**SHORT EXERCISE:** From the entries below, copy exactly the lines from the one that contains "hide_parts(node)" through the one that contains "return stand_for(piece, node, material)", both included, and only those.

**RECORDS SUPPLIED:**
▼▼▼
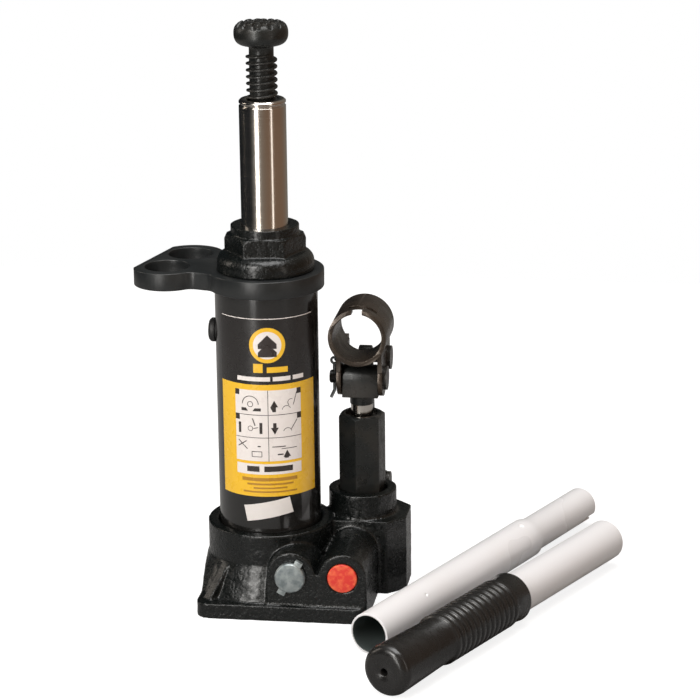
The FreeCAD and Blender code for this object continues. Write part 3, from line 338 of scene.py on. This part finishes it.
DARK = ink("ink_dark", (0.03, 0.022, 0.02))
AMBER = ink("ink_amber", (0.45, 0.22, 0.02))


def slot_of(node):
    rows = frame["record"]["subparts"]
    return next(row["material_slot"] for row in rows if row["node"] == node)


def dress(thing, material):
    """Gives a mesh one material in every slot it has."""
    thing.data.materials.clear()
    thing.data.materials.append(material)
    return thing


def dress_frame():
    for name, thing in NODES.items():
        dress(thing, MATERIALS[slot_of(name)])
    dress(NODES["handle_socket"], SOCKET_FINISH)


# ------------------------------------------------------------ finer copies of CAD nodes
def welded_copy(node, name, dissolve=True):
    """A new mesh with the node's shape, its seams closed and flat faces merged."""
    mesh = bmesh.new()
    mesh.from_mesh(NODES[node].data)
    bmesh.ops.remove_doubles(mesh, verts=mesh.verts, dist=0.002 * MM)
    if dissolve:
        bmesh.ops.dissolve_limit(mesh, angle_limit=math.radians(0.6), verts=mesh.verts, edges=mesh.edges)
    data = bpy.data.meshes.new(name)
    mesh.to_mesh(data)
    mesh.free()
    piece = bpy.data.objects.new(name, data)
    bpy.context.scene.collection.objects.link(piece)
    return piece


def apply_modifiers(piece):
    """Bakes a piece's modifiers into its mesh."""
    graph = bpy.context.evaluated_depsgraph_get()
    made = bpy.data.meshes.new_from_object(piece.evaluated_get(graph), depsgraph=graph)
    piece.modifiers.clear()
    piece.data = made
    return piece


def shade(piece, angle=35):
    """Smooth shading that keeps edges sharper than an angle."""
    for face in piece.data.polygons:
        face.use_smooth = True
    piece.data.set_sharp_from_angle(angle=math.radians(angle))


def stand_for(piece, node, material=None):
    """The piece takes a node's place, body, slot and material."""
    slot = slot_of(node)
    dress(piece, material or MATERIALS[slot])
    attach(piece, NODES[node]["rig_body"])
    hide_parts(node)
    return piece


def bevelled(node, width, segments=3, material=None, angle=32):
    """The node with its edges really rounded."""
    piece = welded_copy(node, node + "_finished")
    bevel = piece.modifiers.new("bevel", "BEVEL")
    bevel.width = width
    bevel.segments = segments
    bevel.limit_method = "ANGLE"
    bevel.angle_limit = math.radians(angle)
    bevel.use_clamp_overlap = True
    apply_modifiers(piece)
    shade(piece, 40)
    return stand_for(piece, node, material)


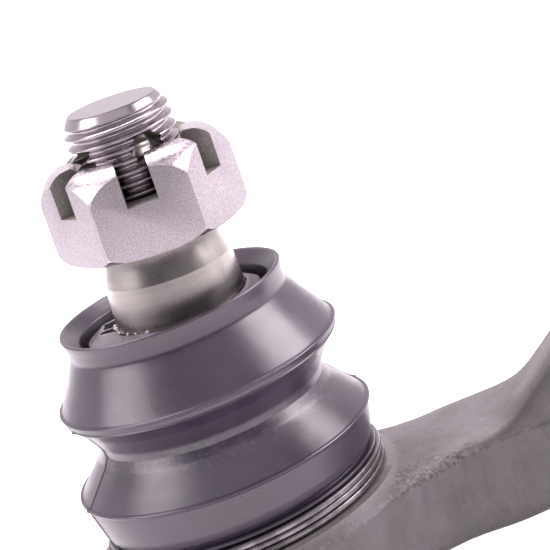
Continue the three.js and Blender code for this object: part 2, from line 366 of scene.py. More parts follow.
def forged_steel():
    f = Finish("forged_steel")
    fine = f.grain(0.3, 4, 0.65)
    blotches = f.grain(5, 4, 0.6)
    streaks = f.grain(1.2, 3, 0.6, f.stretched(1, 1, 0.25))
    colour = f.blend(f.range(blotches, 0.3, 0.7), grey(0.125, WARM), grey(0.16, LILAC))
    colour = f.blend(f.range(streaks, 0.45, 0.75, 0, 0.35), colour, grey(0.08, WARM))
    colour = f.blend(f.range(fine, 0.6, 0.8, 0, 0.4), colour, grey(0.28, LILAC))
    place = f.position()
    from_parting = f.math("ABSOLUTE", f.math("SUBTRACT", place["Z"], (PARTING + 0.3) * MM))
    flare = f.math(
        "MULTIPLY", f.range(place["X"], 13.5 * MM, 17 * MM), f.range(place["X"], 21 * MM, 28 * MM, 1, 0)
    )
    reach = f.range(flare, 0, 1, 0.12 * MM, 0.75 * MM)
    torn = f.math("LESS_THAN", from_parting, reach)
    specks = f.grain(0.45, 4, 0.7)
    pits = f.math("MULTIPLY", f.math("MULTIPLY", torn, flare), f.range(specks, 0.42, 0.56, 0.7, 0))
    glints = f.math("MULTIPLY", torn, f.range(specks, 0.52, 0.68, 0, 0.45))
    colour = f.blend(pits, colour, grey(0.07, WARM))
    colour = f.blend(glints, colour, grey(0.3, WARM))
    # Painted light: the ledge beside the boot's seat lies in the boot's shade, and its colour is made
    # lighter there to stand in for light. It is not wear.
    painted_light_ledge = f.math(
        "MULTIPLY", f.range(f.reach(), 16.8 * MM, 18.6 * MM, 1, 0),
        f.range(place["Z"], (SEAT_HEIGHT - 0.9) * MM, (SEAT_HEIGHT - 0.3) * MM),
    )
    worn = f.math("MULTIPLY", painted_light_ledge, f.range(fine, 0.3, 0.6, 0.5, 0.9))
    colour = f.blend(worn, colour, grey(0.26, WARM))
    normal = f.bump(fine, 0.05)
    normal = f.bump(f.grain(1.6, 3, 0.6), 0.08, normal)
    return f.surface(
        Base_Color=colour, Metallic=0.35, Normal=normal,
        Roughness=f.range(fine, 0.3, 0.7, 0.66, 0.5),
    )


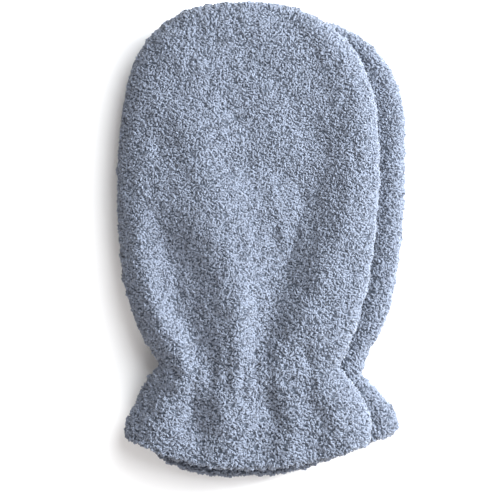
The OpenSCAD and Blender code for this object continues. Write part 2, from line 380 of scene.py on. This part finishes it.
▲▲▲
**THE RESPONSE:**
    hide_parts(node)
    return piece


def bevelled(node, width, segments=3, material=None, angle=32):
    """The node with its edges really rounded."""
    piece = welded_copy(node, node + "_finished")
    bevel = piece.modifiers.new("bevel", "BEVEL")
    bevel.width = width
    bevel.segments = segments
    bevel.limit_method = "ANGLE"
    bevel.angle_limit = math.radians(angle)
    bevel.use_clamp_overlap = True
    apply_modifiers(piece)
    shade(piece, 40)
    return stand_for(piece, node, material)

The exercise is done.